Je comprends bien ce que tu dis au niveau des risques mais s'élever contre un pouvoir arbitraire c'est automatiquement accepter ce risque, franchir ce point de non retour où il n'y a qu'une alternative : la victoire ou la mort.
Ce n'est pas facile mais il y a un moment où on doit se regarder en face dans un miroir : pouvons-nous accepter de vivre dans un monde inique? ne faut-il rien faire et accepter car on prend un risque pour sa vie?
Face à une menace mortelle, il te reste toujours une liberté, celle d'accepter de mourir pour tes idées, celle de mourir pour que demain le monde soit meilleur.
Pardonne- moi de trancher d'une manière sèche, mais... ce sont des mots tout ça, juste des mots.
On ne parle pas d'une lutte idéologique ou politique là. On parle de la tyrannie brutale exercée par des crapules qui ne reculeront devant rien pour te massacrer, et qui ne te laisse pas d'autre choix de te taire ou de mourir.
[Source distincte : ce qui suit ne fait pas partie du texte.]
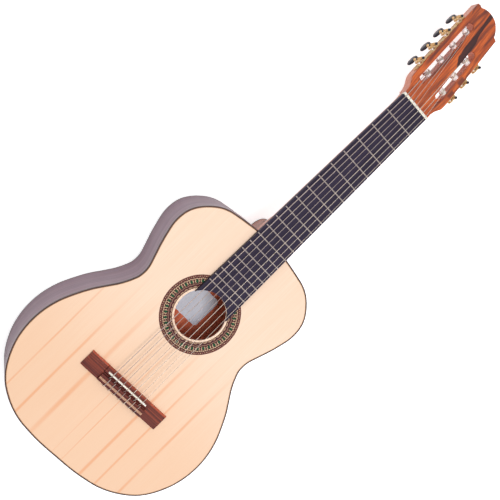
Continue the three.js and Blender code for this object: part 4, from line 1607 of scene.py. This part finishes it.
@dataclass
class Bridge:
    """The bridge with its wings, saddle and tie block. Lengths are in millimetres."""

    finishes: Finishes
    wing_height: float = 5.2
    slope: float = 6.0
    block_half: float = 48.0

    def build(self) -> None:
        """Builds the bridge, the saddle and the inlay."""
        self.wood()
        self.saddle()
        self.inlay()

    def wing_ring(self, x: float, high: float) -> list[Vector]:
        """Cuts a wing at x, with an arched top whose crest is high."""
        low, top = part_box("bridge")
        base = low.z / MM
        front, back = top.y / MM, low.y / MM
        section = [(back, base), (front, base)]
        count = 9
        for i in range(count + 1):
            part = i / count
            arch = high * (0.78 + 0.22 * math.sin(math.pi * part) ** 0.6)
            section.append((front + (back - front) * part, base + arch))
        return [Vector((x, y, z)) * MM for y, z in section]

    def block_ring(self, x: float) -> list[Vector]:
        """Cuts the middle block at x: front slope, saddle bed, valley and tie block."""
        low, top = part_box("bridge")
        base, crest = low.z / MM, top.z / MM
        front, back = top.y / MM, low.y / MM
        saddle = (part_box("saddle")[0].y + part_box("saddle")[1].y) / 2 / MM
        shape = [
            (back, base), (front, base), (front, base + 5.5), (front - 0.8, base + 7.0),
            (front - 2, base + 7.7), (saddle - 3.5, base + 7.7), (saddle - 6, base + 3.1),
            (back + 13.7, base + 3.1), (back + 13.2, crest), (back + 1, crest),
            (back + 0.3, crest - 0.5), (back, crest - 1.5),
        ]
        return [Vector((x, y, z)) * MM for y, z in shape]

    def wood(self) -> None:
        """Cuts the bridge from one piece, with its saddle slot and string holes."""
        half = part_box("bridge")[1].x / MM
        heights = [(half, 2.6), (half - self.slope, self.wing_height), (self.block_half, self.wing_height)]
        rings = [self.wing_ring(x, high) for x, high in heights]
        rings += [self.block_ring(self.block_half), self.block_ring(-self.block_half)]
        rings += [self.wing_ring(-x, high) for x, high in reversed(heights)]
        mesh = loft_mesh("bridge", rings)
        low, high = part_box("saddle")
        slack = Vector((0.1, 0.1, 0.1)) * MM
        cutters = [box_mesh("slot", low - slack, high + slack)]
        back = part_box("bridge")[0].y
        for route in STRING_ROUTES:
            ends = (back - 3 * MM, back + 15.4 * MM)
            line = [Vector((route.bridge_x(), y, STRING_HOLE_Z * MM)) for y in ends]
            cutters.append(loft_mesh("hole", swept_rings(line, 0.9 * MM, 14)))
        mesh = cut_mesh(mesh, joined_mesh("cutters", cutters))
        piece = add_piece("bridge_wood", mesh, self.finishes.bridge, "bridge_rosewood", replaces=["bridge"])
        round_edges(piece, 0.35)

    def saddle(self) -> None:
        """Rounds the top of the bone saddle under the strings."""
        low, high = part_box("saddle")
        middle, half = (low.y + high.y) / 2, (high.y - low.y) / 2
        top = high.z + GAP * MM
        section = [(middle + half, low.z)]
        for i in range(9):
            turn = math.pi * i / 8
            section.append((middle + half * math.cos(turn), top - half * (1 - math.sin(turn)) * 0.8))
        section.append((middle - half, low.z))
        rings = [[Vector((x, y, z)) for y, z in section] for x in (low.x, high.x)]
        mesh = loft_mesh("saddle", rings)
        piece = add_piece("saddle_bone", mesh, self.finishes.bone, "bone", replaces=["saddle"])
        round_edges(piece, 0.25)

    def inlay(self) -> None:
        """Lays the pale strip on the tie block."""
        low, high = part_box("tie_block_inlay")
        mesh = box_mesh("inlay", low - Vector((0, 0, GAP * MM)), high)
        piece = add_piece("tie_block_strip", mesh, self.finishes.inlay, "bone", replaces=["tie_block_inlay"])
        round_edges(piece, 0.25)


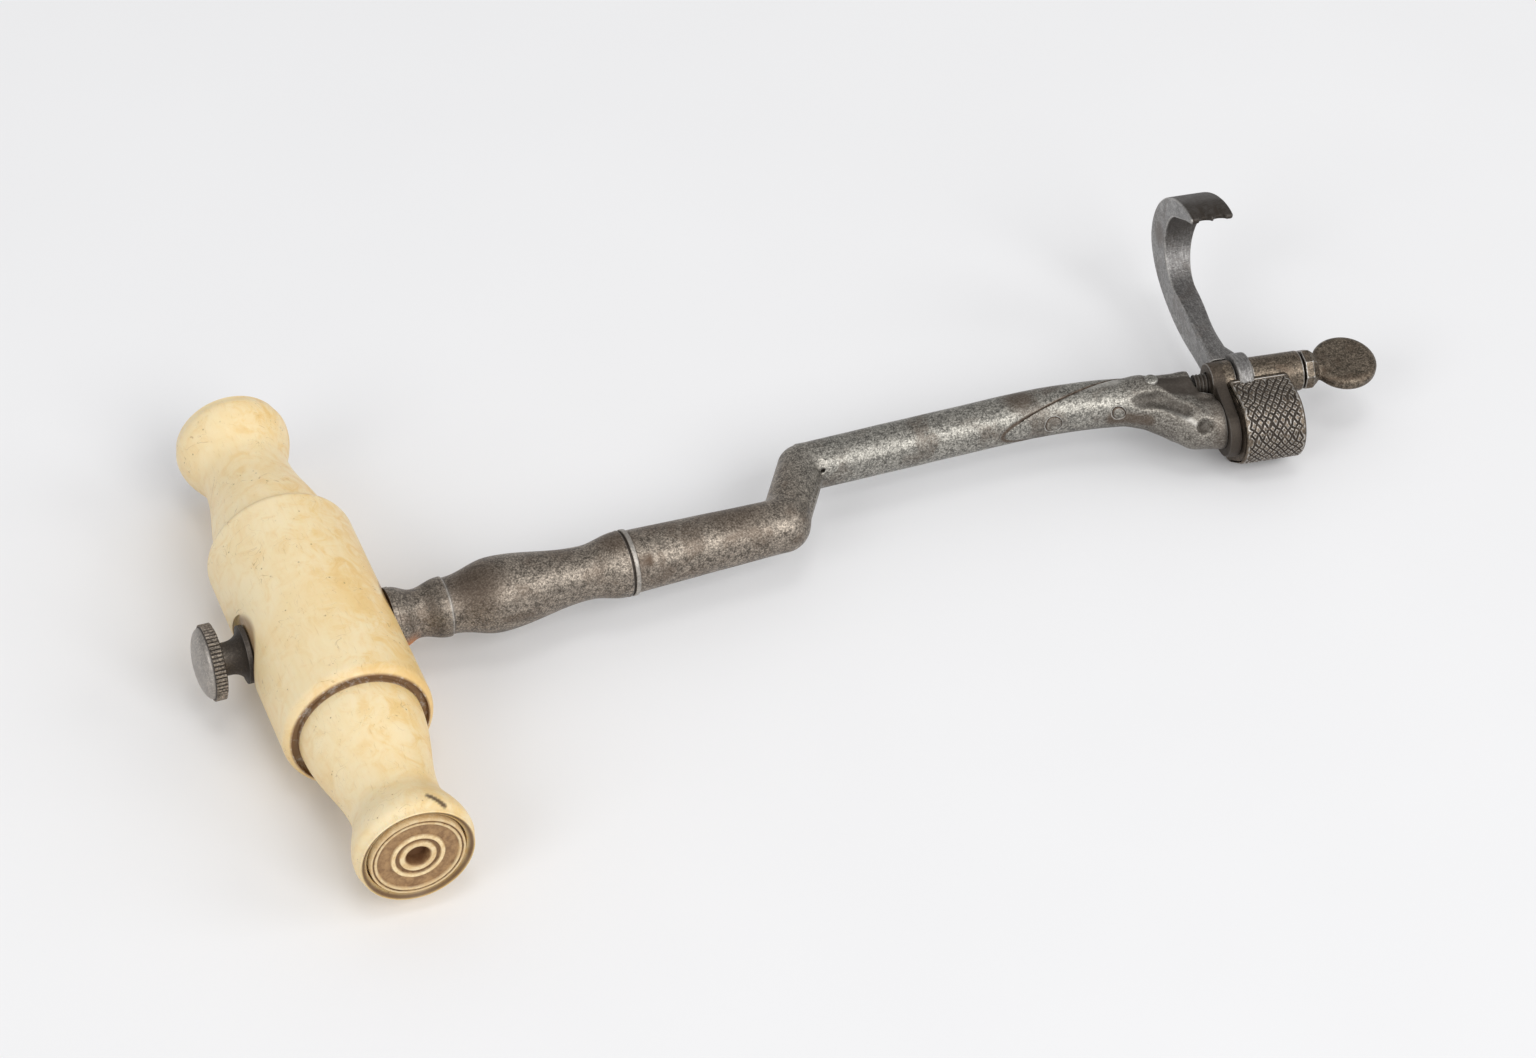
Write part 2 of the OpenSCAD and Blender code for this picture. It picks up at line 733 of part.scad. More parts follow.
module thumb_screw() {
    flare_len = 0.6 * stem_len;
    dome_r = button_r - 0.25;
    color(steel) placed() mirror([1, 0, 0]) {
        rod(foot_x - thread_len, foot_x + eps, thread_r);
        turned_x(concat(
            [[0, foot_x], [foot_r, foot_x], [foot_r, foot_x + foot_t]],
            arc([foot_r, foot_x + foot_t + flare_len], foot_r - stem_r, flare_len, -90, -180),
            [[stem_r, button_back + eps], [0, button_back + eps]]));
        translate([button_back, 0, 0]) rotate([0, 90, 0]) linear_extrude(button_rim) knurled_disc();
        turned_x(concat(
            [[0, button_back + button_rim - eps], [dome_r, button_back + button_rim - eps]],
            arc([0, button_back + button_rim], dome_r, button_dome, 0, 90)));
    }
}

handle_barrel();
grip_end_near();
grip_end_far();
end_plug_near();
end_plug_far();
shank();
bit_arm();
splice_rivet_large();
splice_rivet_small();
arm_pin();
bolster();
claw();
claw_screw();
thumb_screw();
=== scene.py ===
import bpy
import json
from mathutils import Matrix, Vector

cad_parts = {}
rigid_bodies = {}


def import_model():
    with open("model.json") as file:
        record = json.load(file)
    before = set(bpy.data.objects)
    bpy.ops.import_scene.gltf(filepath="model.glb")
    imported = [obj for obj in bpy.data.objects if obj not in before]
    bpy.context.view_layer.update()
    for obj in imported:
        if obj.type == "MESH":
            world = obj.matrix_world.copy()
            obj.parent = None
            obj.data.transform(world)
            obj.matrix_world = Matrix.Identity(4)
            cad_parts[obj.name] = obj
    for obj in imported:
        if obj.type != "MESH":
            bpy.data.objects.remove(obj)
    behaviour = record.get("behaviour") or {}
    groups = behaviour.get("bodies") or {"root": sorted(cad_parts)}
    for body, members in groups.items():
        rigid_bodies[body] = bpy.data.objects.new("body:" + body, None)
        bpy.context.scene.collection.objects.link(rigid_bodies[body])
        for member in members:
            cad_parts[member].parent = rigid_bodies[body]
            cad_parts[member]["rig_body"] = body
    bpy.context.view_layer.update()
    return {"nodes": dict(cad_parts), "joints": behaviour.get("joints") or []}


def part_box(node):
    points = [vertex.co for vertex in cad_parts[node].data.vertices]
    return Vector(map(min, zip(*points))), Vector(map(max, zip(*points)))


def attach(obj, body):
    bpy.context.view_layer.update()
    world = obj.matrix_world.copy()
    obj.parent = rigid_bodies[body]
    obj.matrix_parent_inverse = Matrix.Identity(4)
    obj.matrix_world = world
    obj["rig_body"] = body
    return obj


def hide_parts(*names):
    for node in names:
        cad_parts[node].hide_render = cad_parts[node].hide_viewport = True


bl_info = {
    "name": "Dental key",
    "version": (1, 0, 0),
    "blender": (4, 5, 0),
    "location": "View3D > Sidebar > Dental key",
    "description": "Builds an old dental key with a bone handle and a forged steel shank",
    "category": "Add Mesh",
}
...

Y a pas d'honneur là, il n'y a que de la survie, et je suis prés à parier que 99% des joliens la boucleraient et continueraient à vivre avec leur honte silencieuse, et je ne me mets pas en dehors du groupe dont je parle.
Je me souviens d'un documentaire passé sur Arte au début des années 1990, à peu prés au moment où les juges Borsellino et Falcone furent assassinés (je crois que c'était un hommage d'ailleurs), qui s'intitulait, si ma mémoire est bonne, "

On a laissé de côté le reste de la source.